The 25 or so deals that make it beyond that to the executive committee, on which Heller sits, and ultimately get done in a year, are typically whittled down from 125 that make their way up the decision chain through various and escalating stages of scrutiny. At each step, developers around the country are fighting for their deals to get done, reshaping them by finding better financing, less expensive means of construction and value engineering to meet NRP’s strict criteria. But ultimately, they all want to make the right decision for the company. Trusting that process gives NRP the mechanism to get really good deals in its pipeline.
“We don’t want to lose money,” Heller says. “And that’s really the moniker that we have is that we don’t want to do a deal because it’s sexy or it’s going to be good for the name of the company or whatever. We’re doing deals because they make financial sense.”
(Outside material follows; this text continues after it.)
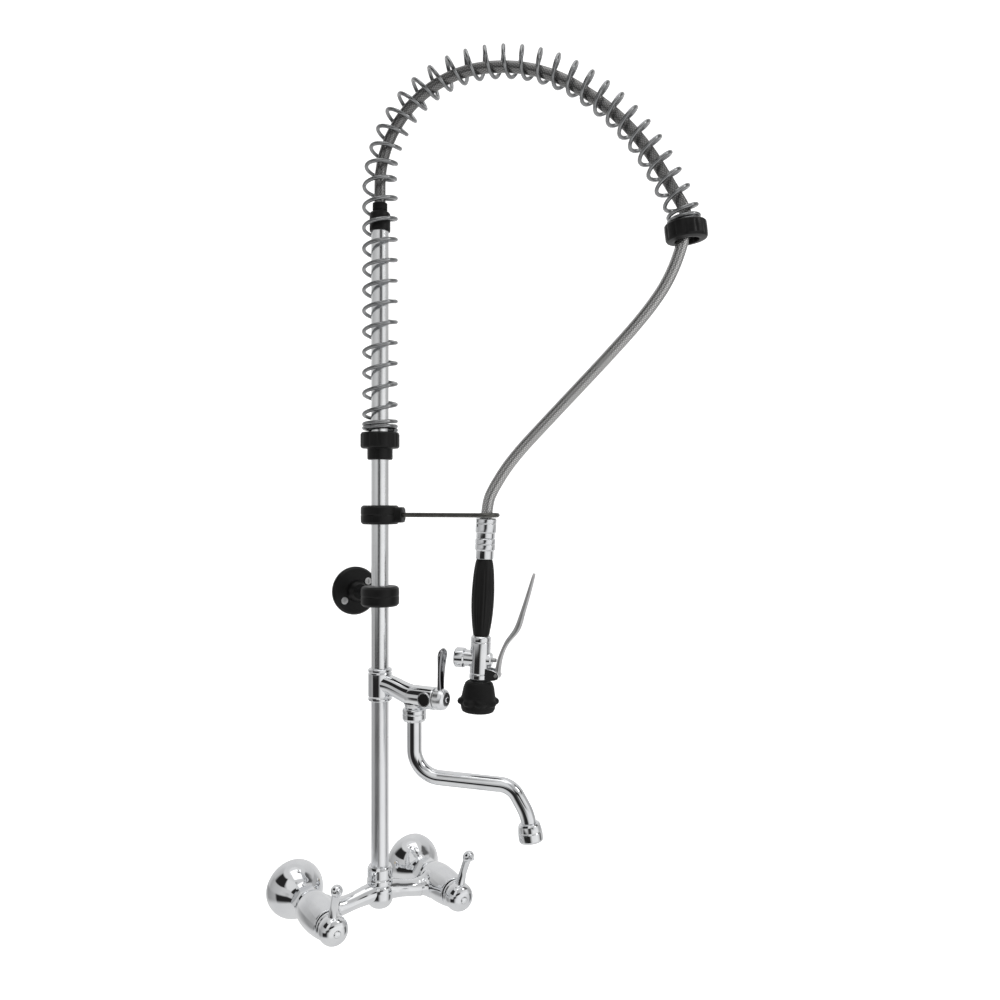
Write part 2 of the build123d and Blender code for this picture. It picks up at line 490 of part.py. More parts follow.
# free hose from the end collar to the gun
HL = [(365.3, DATUM + 784), (363.9, DATUM + 768), (348.0, DATUM + 724.1), (323.6, DATUM + 688.4), (283.4, DATUM + 643.8),
      (210.0, DATUM + 568.5), (163.9, DATUM + 520.5), (139.7, DATUM + 482.6), (134.8, DATUM + 467), (133.7, DATUM + 452.2)]


def corner_radii(points):
    out = []
    for a, b, c in zip(points, points[1:], points[2:]):
        p, q = Vector(*b) - Vector(*a), Vector(*c) - Vector(*b)
        turn = radians(p.get_angle(q))
        out.append(0.45 * min(p.length, q.length) / tan(turn / 2))
    return out


HL_R = corner_radii(HL)
print("free hose radii", [round(r) for r in HL_R])
d0 = ARCH.x_dir * (HL[1][0] - HL[0][0]) + Vector(0, 0, HL[1][1] - HL[0][1])
with BuildPart() as hose_lower:
    with BuildLine(ARCH) as lower_path:
        FilletPolyline(*HL, radius=HL_R)
    with BuildSketch(Plane(origin=ARCH.from_local_coords(Vector(HL[0][0], HL[0][1], 0)), z_dir=d0)):
        Circle(HOSE_R)
    sweep(path=lower_path.line)
save(hose_lower, "hose_lower")
lower_len = lower_path.wires()[0].length
print("free hose length", lower_len, "volume ratio", hose_lower.part.volume / (pi * HOSE_R**2 * lower_len))

# ---------------------------------------------------------------- hook
HOOK = Plane(origin=COL + Vector(0, 0, Z_HOOK), x_dir=u, z_dir=(0, 0, 1))
with BuildPart() as hook_ring:
    with BuildSketch(COLUMN):
        Polygon((PIPE_R + RUN_FIT, Z_HOOK - 11.5), (21, Z_HOOK - 11.5), (23, Z_HOOK - 9.5), (23.4, Z_HOOK), (23, Z_HOOK + 9.5), (21, Z_HOOK + 11.5),
                (PIPE_R + RUN_FIT, Z_HOOK + 11.5), align=None)
    revolve(axis=axis_of(COLUMN))
    with BuildSketch(Plane(origin=COL + u * 16 + Vector(0, 0, Z_HOOK), x_dir=(0, 0, 1), z_dir=u)):
        RectangleRounded(19, 19, 5)
    extrude(amount=14)
    with BuildSketch(Plane(origin=HOOK.from_local_coords(Vector(13, -0.6, 0)), x_dir=(0, 0, 1), z_dir=u * 1 + Vector(u.Y, -u.X, 0) * 0.105)):
        Circle(2.78)
    extrude(amount=30, mode=Mode.SUBTRACT)
save(hook_ring, "hook_ring")

with BuildPart() as hook_arm:
    with BuildLine(HOOK) as arm_line:
        l1 = Line((16.0, -1.04), (133.8 + 12.95 * cos(radians(-96)), 12.95 * sin(radians(-96))))
        CenterArc((133.8, 0), 12.95, -96, 246)
    with BuildSketch(Plane(origin=HOOK.from_local_coords(Vector(16.0, -1.04, 0)), x_dir=(0, 0, 1), z_dir=u * cos(radians(6)) + Vector(u.Y, -u.X, 0) * sin(radians(6)))):
        Circle(2.75)
    sweep(path=arm_line.line)
save(hook_arm, "hook_arm")

# ---------------------------------------------------------------- spray gun (local x = outwards, y = up)
with BuildPart() as hose_ferrule:
    with BuildSketch(GUN):
        Polygon((5, -3.4), (11.4, -3.4), (12.4, -4.4), (12.4, -20), (11.4, -21), (9.6, -21.6), (9.6, -27.4), (5, -27.4), align=None)
    revolve(axis=axis_of(GUN))
save(hose_ferrule, "hose_ferrule")

with BuildPart() as gun_coupling:
    with BuildSketch(GUN):
        Polygon((5, -27.5), (11.2, -27.5), (12, -28.4), (12, -40.6), (10.6, -42), (9.8, -43), (9.8, -52), (7, -52), (7, -60), (5, -60), align=None)
    revolve(axis=axis_of(GUN))
save(gun_coupling, "gun_coupling")

with BuildPart() as gun_grip:
    with BuildSketch(GUN):
        Polygon((7.05, -52.1), (9.4, -52.1), (10.6, -56), (12.2, -68), (13.3, -84), (13.6, -98), (13.2, -112), (12, -126), (10.2, -138), (9.2, -143),
                (7.05, -143), align=None)
    revolve(axis=axis_of(GUN))
save(gun_grip, "gun_grip")

CROSS_Y = -171.0
CROSS = Plane(origin=GUN.from_local_coords(Vector(0, CROSS_Y, 0)), x_dir=gy, z_dir=gy.cross(gx * -1))  # local y = towards the column (-x of the gun)
with BuildPart() as gun_body:
    with BuildSketch(GUN):
        Polygon((0, -60.1), (7, -60.1), (7, -143.1), (10.4, -143.1), (12.2, -145), (12.2, -194), (10.4, -197), (10.4, -203), (0, -203), align=None)
    revolve(axis=axis_of(GUN))
    with BuildSketch(CROSS):
        Polygon((0, -14.6), (7.4, -14.6), (8.4, -13), (8.4, 0), (10, 4), (10, 24), (0, 24), align=None)
    revolve(axis=axis_of(CROSS))
    with BuildSketch(GUN):
        Polygon((0, -60), (4.6, -60), (4.6, -165), (0, -165), align=None)
    revolve(axis=axis_of(GUN), mode=Mode.SUBTRACT)
    with BuildSketch(GUN):
        Polygon((0, -176), (4.6, -176), (4.6, -204), (0, -204), align=None)
    revolve(axis=axis_of(GUN), mode=Mode.SUBTRACT)
    with BuildSketch(CROSS):
        Polygon((0, -16), (2.56, -16), (2.56, -6), (7, -6), (7, 25), (0, 25), align=None)
    revolve(axis=axis_of(CROSS), mode=Mode.SUBTRACT)
    # ears for the lever's pin
    for k in (-1, 1):
        with BuildSketch(GUN.offset(k * 7.6 - 1.2)):
            with BuildLine():
                Polyline((6, -180), (18, -182), (23.4, -184.2), (25.6, -188.4), (24, -192.4), (20, -193.6), (6, -196), (6, -180))
            make_face()
        extrude(amount=2.4)
    with BuildSketch(GUN.offset(-12)):
        with Locations((21.4, -188)):
            Circle(2.0)
    extrude(amount=24, mode=Mode.SUBTRACT)
save(gun_body, "gun_body")

with BuildPart() as valve_cap:
    with BuildSketch(CROSS):
        Polygon((0, 30.6), (10.4, 30.6), (12, 29.2), (12, 19), (11, 18), (10.05, 18), (10.05, 24.2), (5, 24.2), (5, 28), (0, 28), align=None)
    revolve(axis=axis_of(CROSS))
save(valve_cap, "valve_cap")

with BuildPart() as valve_spring:
    with BuildSketch(CROSS):
        Polygon((3.4, 12.6), (4.7, 12.6), (4.7, 27.8), (3.4, 27.8), align=None)
    revolve(axis=axis_of(CROSS))
save(valve_spring, "valve_spring")

with BuildPart() as valve_stem:
    with BuildSketch(CROSS):
        Polygon((0, -20.1), (1.6, -20.1), (2.5, -19), (2.5, 0), (5.6, 2.4), (5.6, 6), (2.4, 6), (2.4, 22.6), (0, 22.6), align=None)
    revolve(axis=axis_of(CROSS))
save(valve_stem, "valve_stem")

with BuildPart() as lever_pin:
    with BuildSketch(GUN.offset(-9.6)):
        with Locations((21.4, -188)):
            Circle(1.95)
    extrude(amount=19.2)
save(lever_pin, "lever_pin")

# squeeze lever: a pressed handle that rises from the pin, past the stem, and out alongside the grip
with BuildPart() as squeeze_lever:
    with BuildSketch(GUN.offset(-6)):
        with BuildLine():
            Spline((25.4, -189.6), (25.6, -180), (27.6, -166), (33.6, -151), (46.8, -133), (52.6, -111), (58, -88), (62.4, -66))
            l2 = Line((62.4, -66), (59.4, -64.8))
            Spline((59.4, -64.8), (53.6, -86), (46.8, -110), (39.8, -131), (29.4, -147.6), (22.6, -165), (19.6, -179), (17.6, -188.6))
            Line((17.6, -188.6), (25.4, -189.6))
        make_face()
        with Locations((21.4, -188)):
            Circle(4.2)
    extrude(amount=12)
    with BuildSketch(GUN.offset(-12)):
        with Locations((21.4, -188)):
            Circle(1.95 + RUN_FIT)
    extrude(amount=24, mode=Mode.SUBTRACT)
save(squeeze_lever, "squeeze_lever")

with BuildPart() as nozzle_plate:
    with BuildSketch(GUN):
        Polygon((0, -228), (16.4, -228), (16.4, -220), (12.6, -214), (12.6, -204), (0, -204), align=None)
    revolve(axis=axis_of(GUN))
    with BuildSketch(GUN):
        Polygon((0, -203), (5, -203), (5, -212), (13.6, -218), (13.6, -225.6), (0, -225.6), align=None)
    revolve(axis=axis_of(GUN), mode=Mode.SUBTRACT)
    with BuildSketch(Plane(origin=GUN.from_local_coords(Vector(0, -228, 0)), x_dir=gx, z_dir=gy * -1)):
        with PolarLocations(10.5, 12):
            Circle(0.9)
        with PolarLocations(6, 8):
            Circle(0.9)
        Circle(0.9)
    extrude(amount=-4, mode=Mode.SUBTRACT)
save(nozzle_plate, "nozzle_plate")

with BuildPart() as bumper:
    with BuildSketch(GUN):
        Polygon((10.5, -197.2), (14, -197.2), (16.6, -199.2), (18.6, -205), (19.8, -212), (20.6, -216.2), (24.4, -218.6), (25.2, -221), (24.4, -223.4),
                (20.8, -225.2), (20.4, -229), (19, -232.4), (17.4, -233.4), (16.5, -233.4), (16.5, -219.9), (12.7, -213.9), (12.7, -203.2), (10.5, -203.2),
                align=None)
    revolve(axis=axis_of(GUN))
    with BuildSketch(Plane(origin=GUN.from_local_coords(Vector(0, -218.2, 0)), x_dir=gx, z_dir=gy * -1)):
        with PolarLocations(25.6, 8, start_angle=22.5):
            Circle(3.4)
    extrude(amount=5.6, mode=Mode.SUBTRACT)
save(bumper, "bumper")
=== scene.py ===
import bpy, math
import numpy as np
from mathutils import Vector, Matrix


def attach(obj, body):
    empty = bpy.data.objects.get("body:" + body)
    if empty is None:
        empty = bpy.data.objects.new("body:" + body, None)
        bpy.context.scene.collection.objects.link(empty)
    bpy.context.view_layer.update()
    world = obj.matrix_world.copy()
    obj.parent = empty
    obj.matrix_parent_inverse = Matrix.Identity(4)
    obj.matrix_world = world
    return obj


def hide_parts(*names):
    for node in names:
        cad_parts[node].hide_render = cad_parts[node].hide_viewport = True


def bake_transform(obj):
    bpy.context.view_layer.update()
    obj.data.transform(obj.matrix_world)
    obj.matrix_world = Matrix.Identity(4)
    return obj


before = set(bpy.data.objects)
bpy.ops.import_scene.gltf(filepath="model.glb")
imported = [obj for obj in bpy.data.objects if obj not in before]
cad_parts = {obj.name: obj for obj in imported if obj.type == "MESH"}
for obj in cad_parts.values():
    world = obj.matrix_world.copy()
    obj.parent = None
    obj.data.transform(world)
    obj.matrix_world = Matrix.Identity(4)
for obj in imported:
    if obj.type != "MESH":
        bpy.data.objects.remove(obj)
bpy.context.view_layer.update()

MM = 0.001
cos, sin, pi, rad = math.cos, math.sin, math.pi, math.radians

# ------------------------------------------------------------------ planes of the design, in mm
AXIS_Z, VALVE_X, COL_Y = -10.0, 81.0, 80.0
PIPE_R = 10.65
DATUM = 0.0
Z_TEE, Z_VALVE, Z_BRACKET, Z_HOOK = DATUM + 250, DATUM + 239, DATUM + 356, DATUM + 455
Z_COLLAR, Z_PIPE_TOP = DATUM + 536, DATUM + 809
UP = Vector((0, 0, 1))
COL = Vector((0, -COL_Y, 0))
u = Vector((cos(rad(-45)), sin(rad(-45)), 0))
v = Vector((cos(rad(-60)), sin(rad(-60)), 0))
side = Vector((v.y, -v.x, 0))
nrm = Vector((u.y, -u.x, 0))
s_dir = u.copy()
SWIVEL = COL + v * 50.0
tilt = rad(2.6)
gx = u * cos(tilt) - UP * sin(tilt)
gy = u * sin(tilt) + UP * cos(tilt)
G0 = COL + u * 133.7 + UP * Z_HOOK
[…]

From the shoulders of mentors

The NRP processes Heller has built since co-founding the company are a product of great mentors and being a student of other people’s successes.
Morton Mandel, who passed away in 2019 at 98 years old, was one of his great mentors. He says he learned from Mandel that it’s all about “the who.” Mandel was mentoring Heller around the time Alan Scott and T. Richard Bailey, who joined the company soon after the Glenville project was done, retired, leaving Heller and a group of senior leaders to continue the mission.

“And that’s when I was able to take my learning, the mentoring, these great leaders that I have followed, that I was able to put a lot of this into motion,” Heller says.

TAKEAWAYS

  • Build a trusted team.
  • Delegate to grow.
  • Know that you can’t know everything.